21 maggio 2012: Roberto Calasso, Il Rosa Tiepolo

Roberto Calasso (Il Rosa Tiepolo, Milano, Adelphi, p. 26) rimprovera Longhi di essere stato il “più ingiusto dei critici” di Tiepolo, facendolo “il Cattivo da contrapporre al Buono per eccellenza, che era inevitabilmente il Caravaggio. Al punto che sentì la necessità di farli incontrare e conversare in cielo, come se anche lì Tiepolo dovesse essere perseguitato da qualcuno pronto a fargli la lezione”. Alle pp. 28-29: “Il manifesto di Longhi (perché di questo si tratta, come fosse il programma di un partito) è racchiuso nella rivendicazione del Caravaggio, che attraversa tutta la sua vita e culmina nella introduzione alla mostra del 1951, a cui seguirà la monografia Il Caravaggio, nel 1952, sistemazione (provvisoriamnente) definitiva, a distanza di quarantun anni dalla tesi di laurea. Testo poi ripreso e allargato, con numerose varianti, nell’edizione del 1968”. Perché, si chiede Calasso “gravare questa pittura [di Caravaggio], come fosse un uomo-sandwich, di una inutilmente ripetuta «carica rivoluzionaria», con annessa variante trockista di «rivoluzione permanente»?”. Dare l’esclusiva di moderno al Caravaggio e di moderna alla linea discendente dei realisti e naturalisti sino a Courbet e Degas, come fa Longhi, vuol dire praticare “una poetica della faziosità” (p. 30), di cui Longhi aveva dato prova sin dagli esordi col suo profondo disprezzo per la pittura del Nord. Faziosità che ha la pretesa di credere “che la pittura [si sia svolta] seguendo una singola linea legittima e scartando sdegnosamente qualsiasi aggregazione spuria […] di volta in volta rappresentata da Füssli o da Ingres o da Friedrich” (p.31).

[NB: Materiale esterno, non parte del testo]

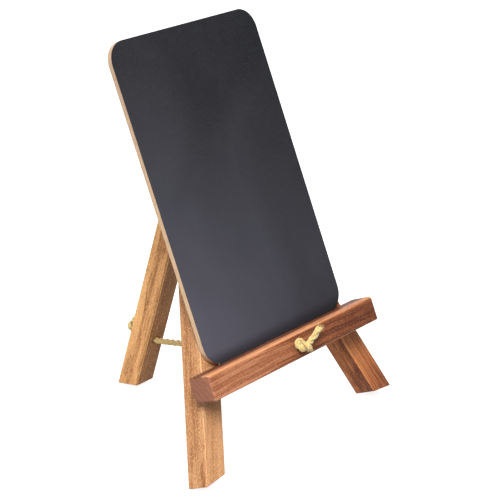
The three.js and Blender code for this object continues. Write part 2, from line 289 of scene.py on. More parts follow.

Longhi raggiunge nei confronti di Tiepolo “lo spasimo dell’esacerbazione non soltanto per incresciose ragioni politiche, ma – più occultamente – perché intravedeva in Tiepolo un’alternativa a quel Moderno di cui aveva nominato capostipite il Caravaggio. E questo doveva roderlo ben più in profondo, perché Longhi era un monomaniaco della pittura, mentre è dubbio che il suo cuore battesse per la causa proletaria. Forse il Moderno non era cosa tanto semplice, e soprattutto non necessariamente adatta soltanto a quei «sentimenti semplici» che Longhi avrebbe surrettiziamente attribuito a Caravaggio” (p.34).

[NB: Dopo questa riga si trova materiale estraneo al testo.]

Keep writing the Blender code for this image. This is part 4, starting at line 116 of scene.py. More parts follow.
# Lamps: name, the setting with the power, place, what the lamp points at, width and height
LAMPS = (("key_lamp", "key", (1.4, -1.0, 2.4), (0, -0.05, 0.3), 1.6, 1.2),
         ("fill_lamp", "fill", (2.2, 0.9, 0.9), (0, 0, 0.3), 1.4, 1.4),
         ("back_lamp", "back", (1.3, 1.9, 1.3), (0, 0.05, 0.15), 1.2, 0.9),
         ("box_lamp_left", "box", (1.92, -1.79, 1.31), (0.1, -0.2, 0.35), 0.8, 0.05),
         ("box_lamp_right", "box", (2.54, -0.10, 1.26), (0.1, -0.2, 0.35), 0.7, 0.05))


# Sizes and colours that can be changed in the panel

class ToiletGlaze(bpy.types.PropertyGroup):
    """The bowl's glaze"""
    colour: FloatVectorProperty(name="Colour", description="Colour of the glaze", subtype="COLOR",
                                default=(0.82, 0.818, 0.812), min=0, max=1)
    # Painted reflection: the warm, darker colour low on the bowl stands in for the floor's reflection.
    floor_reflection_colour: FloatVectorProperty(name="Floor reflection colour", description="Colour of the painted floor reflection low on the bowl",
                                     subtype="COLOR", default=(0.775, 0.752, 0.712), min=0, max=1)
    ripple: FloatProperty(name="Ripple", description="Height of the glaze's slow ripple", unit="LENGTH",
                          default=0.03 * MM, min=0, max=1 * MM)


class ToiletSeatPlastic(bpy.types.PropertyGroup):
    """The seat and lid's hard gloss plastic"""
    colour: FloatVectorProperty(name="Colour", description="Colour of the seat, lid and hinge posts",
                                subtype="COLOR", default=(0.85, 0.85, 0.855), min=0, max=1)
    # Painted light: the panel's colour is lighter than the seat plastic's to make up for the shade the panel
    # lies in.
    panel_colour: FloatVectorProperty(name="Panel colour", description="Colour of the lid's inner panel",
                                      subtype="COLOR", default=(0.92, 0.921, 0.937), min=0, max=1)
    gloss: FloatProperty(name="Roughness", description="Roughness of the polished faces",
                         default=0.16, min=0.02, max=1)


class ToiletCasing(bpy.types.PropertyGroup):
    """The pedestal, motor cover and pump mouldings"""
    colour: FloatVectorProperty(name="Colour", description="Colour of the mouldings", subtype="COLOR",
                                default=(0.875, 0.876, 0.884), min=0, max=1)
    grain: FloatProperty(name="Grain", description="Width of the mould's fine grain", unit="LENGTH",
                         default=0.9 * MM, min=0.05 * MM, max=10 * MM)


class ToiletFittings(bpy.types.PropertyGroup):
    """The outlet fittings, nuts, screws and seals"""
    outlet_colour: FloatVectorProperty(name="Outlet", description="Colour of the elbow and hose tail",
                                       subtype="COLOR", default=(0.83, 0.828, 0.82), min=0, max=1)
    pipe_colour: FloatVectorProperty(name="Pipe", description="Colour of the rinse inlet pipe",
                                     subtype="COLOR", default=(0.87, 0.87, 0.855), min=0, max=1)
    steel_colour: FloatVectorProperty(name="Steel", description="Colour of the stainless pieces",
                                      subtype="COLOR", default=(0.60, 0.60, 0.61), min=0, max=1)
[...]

Che cosa ostacolava Longhi nel capire Tiepolo? “L’ideologia del realismo all’italiana e (non meno pressante nella psiche di Longhi ) la stizza verso gli studiosi en titre di Tiepolo, innanzitutto Morassi. Ma per Tiepolo la parola realtà non poteva essere usata come parola d’ordine, vagamente militaresca. E il suo «scetticismo altezzoso» difficilmente gli avrebbe consentito di farsi accogliere fra gli eversori militanti” (p. 33).

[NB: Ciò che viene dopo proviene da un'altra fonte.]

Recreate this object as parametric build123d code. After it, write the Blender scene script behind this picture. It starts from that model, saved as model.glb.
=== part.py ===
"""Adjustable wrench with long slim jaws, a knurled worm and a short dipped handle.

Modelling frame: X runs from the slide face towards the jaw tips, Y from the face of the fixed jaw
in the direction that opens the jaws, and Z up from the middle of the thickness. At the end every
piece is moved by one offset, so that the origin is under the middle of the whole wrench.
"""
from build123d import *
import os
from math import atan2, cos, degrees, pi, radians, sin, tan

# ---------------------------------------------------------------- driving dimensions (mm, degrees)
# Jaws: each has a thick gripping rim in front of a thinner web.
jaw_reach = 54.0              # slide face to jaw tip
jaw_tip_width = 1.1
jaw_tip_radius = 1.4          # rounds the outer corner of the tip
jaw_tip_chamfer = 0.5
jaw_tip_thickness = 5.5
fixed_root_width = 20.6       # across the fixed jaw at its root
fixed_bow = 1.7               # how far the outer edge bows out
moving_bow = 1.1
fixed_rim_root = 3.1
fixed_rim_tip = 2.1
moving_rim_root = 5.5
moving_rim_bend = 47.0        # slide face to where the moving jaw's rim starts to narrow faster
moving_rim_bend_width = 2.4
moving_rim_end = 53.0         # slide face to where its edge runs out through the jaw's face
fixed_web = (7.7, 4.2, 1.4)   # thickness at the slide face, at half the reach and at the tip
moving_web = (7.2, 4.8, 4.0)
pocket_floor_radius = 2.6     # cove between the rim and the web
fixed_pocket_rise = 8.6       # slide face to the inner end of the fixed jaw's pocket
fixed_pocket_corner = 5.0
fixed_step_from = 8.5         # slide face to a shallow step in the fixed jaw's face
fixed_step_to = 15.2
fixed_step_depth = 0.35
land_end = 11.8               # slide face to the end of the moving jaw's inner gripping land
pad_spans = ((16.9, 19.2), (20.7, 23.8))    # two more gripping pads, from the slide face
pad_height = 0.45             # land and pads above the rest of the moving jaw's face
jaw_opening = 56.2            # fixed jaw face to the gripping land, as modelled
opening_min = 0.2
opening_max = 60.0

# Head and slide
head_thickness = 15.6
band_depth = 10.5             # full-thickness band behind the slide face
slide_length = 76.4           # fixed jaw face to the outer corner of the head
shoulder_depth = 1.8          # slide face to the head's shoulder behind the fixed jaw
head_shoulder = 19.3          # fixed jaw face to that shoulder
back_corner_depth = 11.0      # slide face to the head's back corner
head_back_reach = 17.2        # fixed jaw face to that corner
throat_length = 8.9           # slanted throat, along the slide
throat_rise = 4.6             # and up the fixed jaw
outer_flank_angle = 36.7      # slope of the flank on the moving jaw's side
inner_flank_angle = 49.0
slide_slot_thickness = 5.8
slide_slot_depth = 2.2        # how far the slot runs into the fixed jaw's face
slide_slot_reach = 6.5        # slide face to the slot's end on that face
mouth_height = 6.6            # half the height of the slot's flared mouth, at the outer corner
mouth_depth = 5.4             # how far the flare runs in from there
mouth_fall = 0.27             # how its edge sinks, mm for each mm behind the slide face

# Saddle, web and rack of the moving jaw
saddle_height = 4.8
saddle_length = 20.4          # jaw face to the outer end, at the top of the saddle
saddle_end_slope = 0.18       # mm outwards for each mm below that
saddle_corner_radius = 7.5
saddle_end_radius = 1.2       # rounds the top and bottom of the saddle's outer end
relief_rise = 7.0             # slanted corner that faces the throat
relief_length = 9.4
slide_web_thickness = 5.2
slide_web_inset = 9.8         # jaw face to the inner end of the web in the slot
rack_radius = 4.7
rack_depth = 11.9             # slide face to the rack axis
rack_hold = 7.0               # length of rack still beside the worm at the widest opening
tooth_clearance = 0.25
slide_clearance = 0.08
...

Per Calasso Tiepolo è felicità, luminosità, sprezzatura (contro l’affettazione, per la grazia), gioco, teatro, maschera, travestimento, “un idolatra della luce travestita da essere umano” (Giorgio Manganelli, citato a p. 22). “Tiepolo esorbita da ogni cornice della pittura settecentesca e diventa del tutto opaco se interpretato all’interno di uno sviluppo storico. Era solo una tardiva propaggine di Veronese? Era solo un grande virtuoso, pronto a celebrare trionfi secolari ed ecclesiastici, pagani e cristiani, mitologici e dinastici? Era fedele alle intenzioni dei committenti, alle quali si contentava di aggiungere una qualche dose di estro? Se intesa su questa falsariga, l’intera opera di Tiepolo si appiattisce come un castello di carte urtato da una mano impaziente. Mentre chiunque frequenti a lungo la sua pittura non riesce a sbarazzarsi del sospetto che Tiepolo non usasse i suoi trionfi in funzione dei singoli personaggi rappresentati, ma usasse quei personaggi in funzione del trionfo stesso. Il quale, a sua volta, potrebbe anche non essere altro che un nome occidentale e ostentatorio di quella che, in un diverso continente, fu chiamata māyā: non solo «illusione» e «apparenza», ma anche «magia misuratrice», tessuto di cui è fatto il mondo, secondo il significato che la parola ha nei testi vedici, prima che nella versione vedantica” (pp. 38-39).